*Exercise aim*:
Please write out the complete listing that follows, exactly as it reads.

*Recorded information*:
----

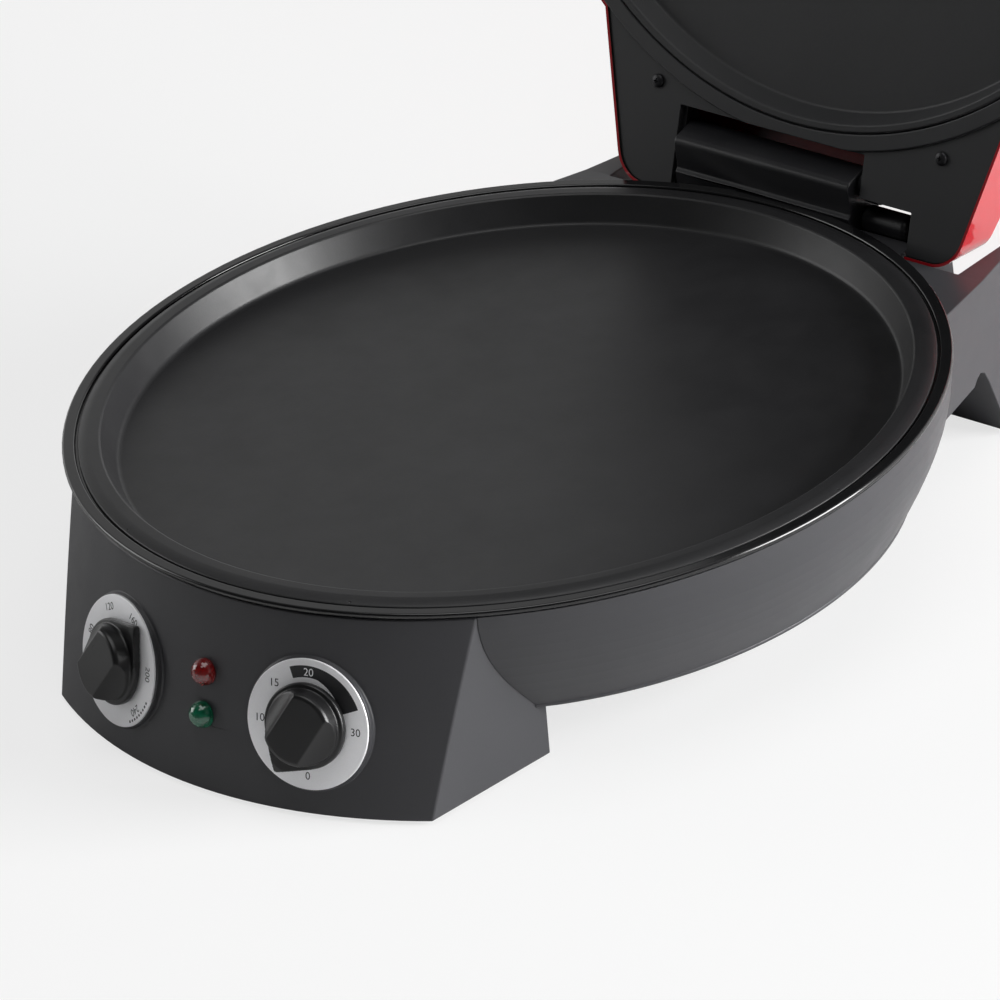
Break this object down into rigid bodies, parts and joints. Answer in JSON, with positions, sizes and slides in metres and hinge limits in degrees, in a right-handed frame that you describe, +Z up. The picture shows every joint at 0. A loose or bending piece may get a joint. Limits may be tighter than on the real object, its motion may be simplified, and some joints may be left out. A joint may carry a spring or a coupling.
{
  "type": "countertop pizza cooker",
  "caption": "Round electric countertop cooker with a non-stick lower plate, a hinged lid with an upper plate, a front control box with a thermostat and a timer dial, and a rear hinge housing.",
  "frame": {"origin": "under the middle of the open cooker's box, on the counter", "axes": "+Z up, -Y towards the control panel, +X to the right as the user faces the panel"},
  "size_m": [0.3446, 0.5248, 0.4476],
  "materials": {
    "casing_paint": "satin charcoal casings",
    "trim_black": "glossy black trim",
    "nonstick": "black non-stick coat on cast aluminium",
    "frame_black": "fine-grained black plastic",
    "shell_red": "glossy deep red",
    "handle_black": "polished black plastic",
    "dial_silver": "satin silver with black print",
    "cover_black": "matt black sheet covers",
    "foot_rubber": "black rubber",
    "zinc_steel": "zinc plated steel",
    "dark_screw": "blackened steel screw heads",
    "heater_sheath": "heat-darkened steel tube",
    "reflector_sheet": "bare reflector sheet",
    "switch_body": "moulded and ceramic switch bodies",
    "lens_red": "translucent red",
    "lens_green": "translucent green"
  },
  "bodies": {
    "base": {"body_band": "casing_paint", "trim_ring": "trim_black", "control_box": "casing_paint", "rear_housing": "casing_paint", "bottom_cover": "cover_black", "control_box_cover": "cover_black", "rear_cover": "cover_black", "front_feet": "foot_rubber", "rear_feet": "foot_rubber", "rim_screws": "zinc_steel", "cover_screws": "zinc_steel", "housing_screws": "zinc_steel", "lower_plate": "nonstick", "lower_element": "heater_sheath", "lower_clips": "zinc_steel", "lower_plate_screws": "zinc_steel", "lower_reflector": "reflector_sheet", "temperature_dial": "dial_silver", "timer_dial": "dial_silver", "thermostat": "switch_body", "timer_clock": "switch_body", "control_nuts": "zinc_steel", "red_lens": "lens_red", "green_lens": "lens_green", "pilot_lamps": "switch_body", "terminal_block": "switch_body", "thermal_fuse": "switch_body", "cord_gland": "frame_black", "hinge_block": "frame_black", "hinge_block_screws": "zinc_steel", "hinge_pin": "zinc_steel", "hinge_clip": "zinc_steel", "hinge_spacer": "frame_black", "wire_conduit": "frame_black"},
    "lid": {"lid_shell": "shell_red", "lid_frame": "frame_black", "upper_plate": "nonstick", "upper_element": "heater_sheath", "upper_clips": "zinc_steel", "upper_plate_screws": "zinc_steel", "upper_tray": "reflector_sheet", "left_lug": "frame_black", "right_lug": "frame_black", "lug_screws": "zinc_steel", "lid_screws": "dark_screw", "handle": "handle_black", "handle_screws": "zinc_steel"},
    "temperature_control": {"temperature_knob": "handle_black", "temperature_shaft": "zinc_steel"},
    "timer_control": {"timer_knob": "handle_black", "timer_shaft": "zinc_steel"}
  },
  "joints": [
    {"name": "lid_hinge", "type": "hinge", "parent": "base", "child": "lid", "pos_m": [0, 0.10989, 0.0887], "axis": [1, 0, 0], "range_deg": [0, 111]},
    {"name": "temperature_turn", "type": "hinge", "parent": "base", "child": "temperature_control", "pos_m": [-0.04725, -0.24501, 0.035], "axis": [0.2525, 0.9293, -0.2696], "range_deg": [-170, 100]},
    {"name": "timer_turn", "type": "hinge", "parent": "base", "child": "timer_control", "pos_m": [0.04725, -0.24501, 0.035], "axis": [-0.2525, 0.9293, -0.2696], "range_deg": [-33, 239]}
  ]
}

----

*The reply*:
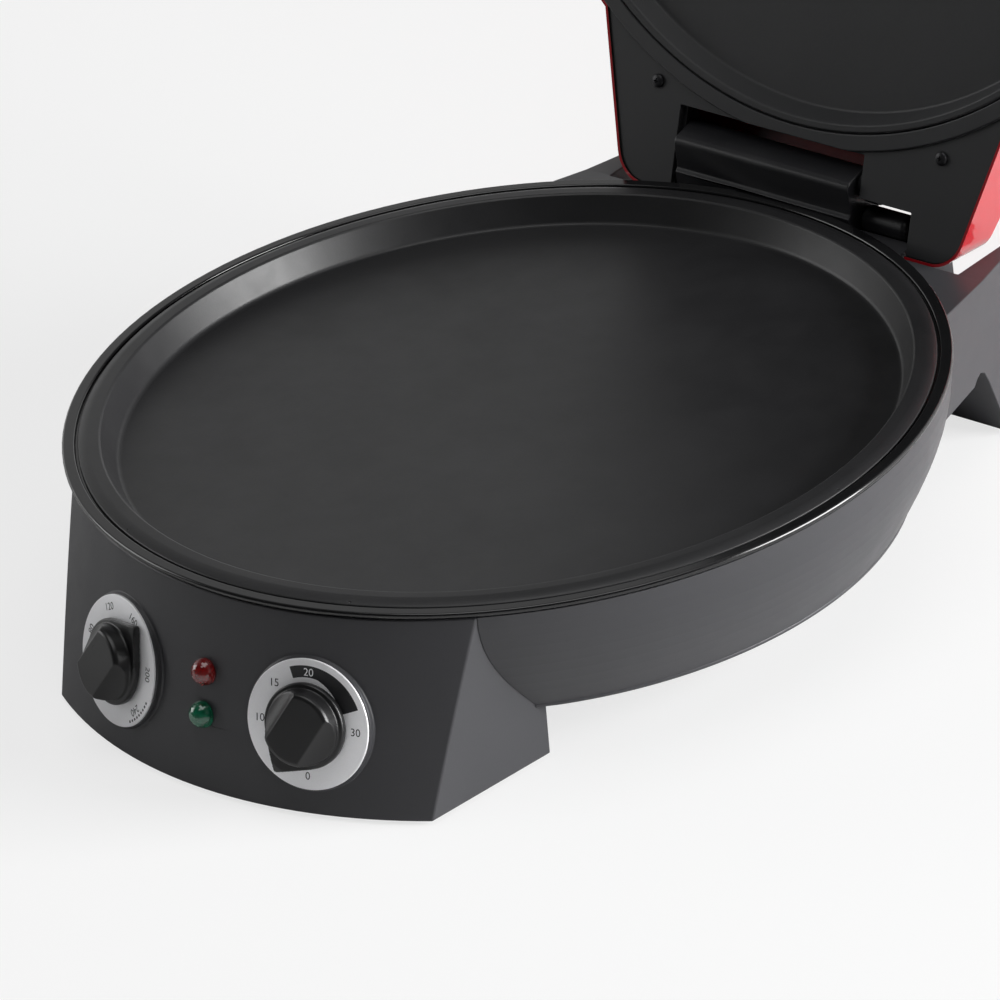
Break this object down into rigid bodies, parts and joints. Answer in JSON, with positions, sizes and slides in metres and hinge limits in degrees, in a right-handed frame that you describe, +Z up. The picture shows every joint at 0. A loose or bending piece may get a joint. Limits may be tighter than on the real object, its motion may be simplified, and some joints may be left out. A joint may carry a spring or a coupling.
{
  "type": "countertop pizza cooker",
  "caption": "Round electric countertop cooker with a non-stick lower plate, a hinged lid with an upper plate, a front control box with a thermostat and a timer dial, and a rear hinge housing.",
  "frame": {"origin": "under the middle of the open cooker's box, on the counter", "axes": "+Z up, -Y towards the control panel, +X to the right as the user faces the panel"},
  "size_m": [0.3446, 0.5248, 0.4476],
  "materials": {
    "casing_paint": "satin charcoal casings",
    "trim_black": "glossy black trim",
    "nonstick": "black non-stick coat on cast aluminium",
    "frame_black": "fine-grained black plastic",
    "shell_red": "glossy deep red",
    "handle_black": "polished black plastic",
    "dial_silver": "satin silver with black print",
    "cover_black": "matt black sheet covers",
    "foot_rubber": "black rubber",
    "zinc_steel": "zinc plated steel",
    "dark_screw": "blackened steel screw heads",
    "heater_sheath": "heat-darkened steel tube",
    "reflector_sheet": "bare reflector sheet",
    "switch_body": "moulded and ceramic switch bodies",
    "lens_red": "translucent red",
    "lens_green": "translucent green"
  },
  "bodies": {
    "base": {"body_band": "casing_paint", "trim_ring": "trim_black", "control_box": "casing_paint", "rear_housing": "casing_paint", "bottom_cover": "cover_black", "control_box_cover": "cover_black", "rear_cover": "cover_black", "front_feet": "foot_rubber", "rear_feet": "foot_rubber", "rim_screws": "zinc_steel", "cover_screws": "zinc_steel", "housing_screws": "zinc_steel", "lower_plate": "nonstick", "lower_element": "heater_sheath", "lower_clips": "zinc_steel", "lower_plate_screws": "zinc_steel", "lower_reflector": "reflector_sheet", "temperature_dial": "dial_silver", "timer_dial": "dial_silver", "thermostat": "switch_body", "timer_clock": "switch_body", "control_nuts": "zinc_steel", "red_lens": "lens_red", "green_lens": "lens_green", "pilot_lamps": "switch_body", "terminal_block": "switch_body", "thermal_fuse": "switch_body", "cord_gland": "frame_black", "hinge_block": "frame_black", "hinge_block_screws": "zinc_steel", "hinge_pin": "zinc_steel", "hinge_clip": "zinc_steel", "hinge_spacer": "frame_black", "wire_conduit": "frame_black"},
    "lid": {"lid_shell": "shell_red", "lid_frame": "frame_black", "upper_plate": "nonstick", "upper_element": "heater_sheath", "upper_clips": "zinc_steel", "upper_plate_screws": "zinc_steel", "upper_tray": "reflector_sheet", "left_lug": "frame_black", "right_lug": "frame_black", "lug_screws": "zinc_steel", "lid_screws": "dark_screw", "handle": "handle_black", "handle_screws": "zinc_steel"},
    "temperature_control": {"temperature_knob": "handle_black", "temperature_shaft": "zinc_steel"},
    "timer_control": {"timer_knob": "handle_black", "timer_shaft": "zinc_steel"}
  },
  "joints": [
    {"name": "lid_hinge", "type": "hinge", "parent": "base", "child": "lid", "pos_m": [0, 0.10989, 0.0887], "axis": [1, 0, 0], "range_deg": [0, 111]},
    {"name": "temperature_turn", "type": "hinge", "parent": "base", "child": "temperature_control", "pos_m": [-0.04725, -0.24501, 0.035], "axis": [0.2525, 0.9293, -0.2696], "range_deg": [-170, 100]},
    {"name": "timer_turn", "type": "hinge", "parent": "base", "child": "timer_control", "pos_m": [0.04725, -0.24501, 0.035], "axis": [-0.2525, 0.9293, -0.2696], "range_deg": [-33, 239]}
  ]
}